We do have an exponential pole at electrum calls https://github.com/bitcoindevkit/bdk/blob/063d51fd7587815c733f24365a4de02fed072903/src/testutils/blockchain_tests.rs#L345-L359
To me it seems for some reason the electrum calls isn't returning and some resources are not being free??
The error seems to disappear in single test runs.. Only when I run all the blockchian tests together..
This looks like a bug in electrsd:
[2022-07-02T18:30:55Z ERROR electrsd] early exit with: ExitStatus(unix_wait_status(134))
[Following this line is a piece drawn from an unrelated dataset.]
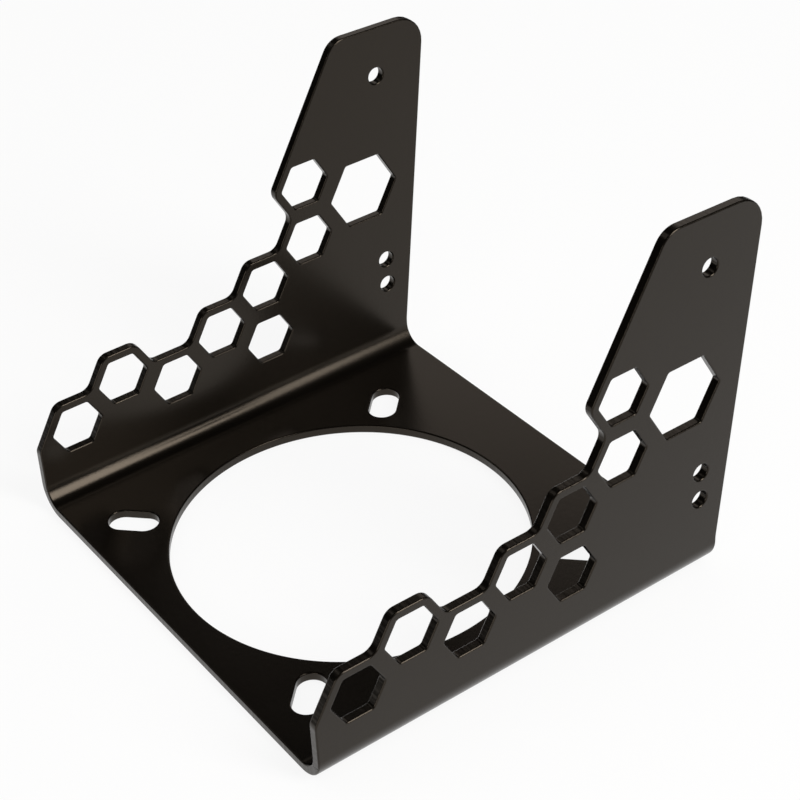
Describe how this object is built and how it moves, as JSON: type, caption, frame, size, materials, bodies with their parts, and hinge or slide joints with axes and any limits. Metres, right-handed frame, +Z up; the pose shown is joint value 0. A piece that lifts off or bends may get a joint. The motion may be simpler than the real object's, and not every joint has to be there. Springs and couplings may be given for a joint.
{
  "type": "motor mounting bracket",
  "caption": "Folded U-shaped sheet steel bracket that bolts a round motor flange to its base and fastens to a frame by two tall stepped flanges with honeycomb openings.",
  "frame": {"origin": "on the axis of the pilot hole, at the underside of the base", "axes": "+X across the two folds, +Y along the folds towards the tall end of the flanges, +Z up, from the base to the top of the flanges"},
  "size_m": [0.153, 0.1527, 0.1234],
  "materials": {
    "black_coating": "satin black powder coating"
  },
  "bodies": {
    "root": {"bracket": "black_coating"}
  },
  "joints": []
}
Maybe it doesn't handle too much load well. I'll see if I can somehow attach a debugger and reproduce.
This is a one-off failure, not sure if it is related.
failures:
---- blockchain::esplora::bdk_blockchain_tests::test_double_spend stdout ----
thread 'blockchain::esplora::bdk_blockchain_tests::test_double_spend' panicked at 'called `Result::unwrap()` on an `Err` value: JSON(Error("expected value", line: 1, column: 1))', src/testutils/blockchain_tests.rs:65:56
note: run with `RUST_BACKTRACE=1` environment variable to display a backtrace
failures:
blockchain::esplora::bdk_blockchain_tests::test_double_spend
Maybe it's related to this? https://github.com/bitcoindevkit/rust-electrum-client/issues/67
failures:
---- blockchain::esplora::bdk_blockchain_tests::test_sync_address_index_should_not_decrement stdout ----
thread 'blockchain::esplora::bdk_blockchain_tests::test_sync_address_index_should_not_decrement' panicked at 'called `Result::unwrap()` on an `Err` value: EarlyExit(ExitStatus(unix_wait_status(134)))', src/testutils/blockchain_tests.rs:36:75
note: run with `RUST_BACKTRACE=1` environment variable to display a backtrace
failures:
blockchain::esplora::bdk_blockchain_tests::test_sync_address_index_should_not_decrement
test result: FAILED. 256 passed; 1 failed; 5 ignored; 0 measured; 0 filtered out; finished in 6.41s
failures:
error: test failed, to rerun pass '--lib'
---- blockchain::esplora::bdk_blockchain_tests::test_tx_chain stdout ----
thread 'blockchain::esplora::bdk_blockchain_tests::test_tx_chain' panicked at 'called `Result::unwrap()` on an `Err` value: EarlyExit(ExitStatus(unix_wait_status(134)))', src/testutils/blockchain_tests.rs:36:75
note: run with `RUST_BACKTRACE=1` environment variable to display a backtrace
failures:
blockchain::esplora::bdk_blockchain_tests::test_tx_chain
---- blockchain::electrum::test::bdk_blockchain_tests::test_sync_bump_fee_basic stdout ----
thread 'blockchain::electrum::test::bdk_blockchain_tests::test_sync_bump_fee_basic' panicked at 'called `Result::unwrap()` on an `Err` value: IOError(Os { code: 104, kind: ConnectionReset, message: "Connection reset by peer" })', src/testutils/blockchain_tests.rs:65:56
note: run with `RUST_BACKTRACE=1` environment variable to display a backtrace
This one is the craziest yet: https://gist.github.com/evanlinjin/3079251115e64edc355f46d0d63edb1e
Yes.. I have been seeing this one in my local..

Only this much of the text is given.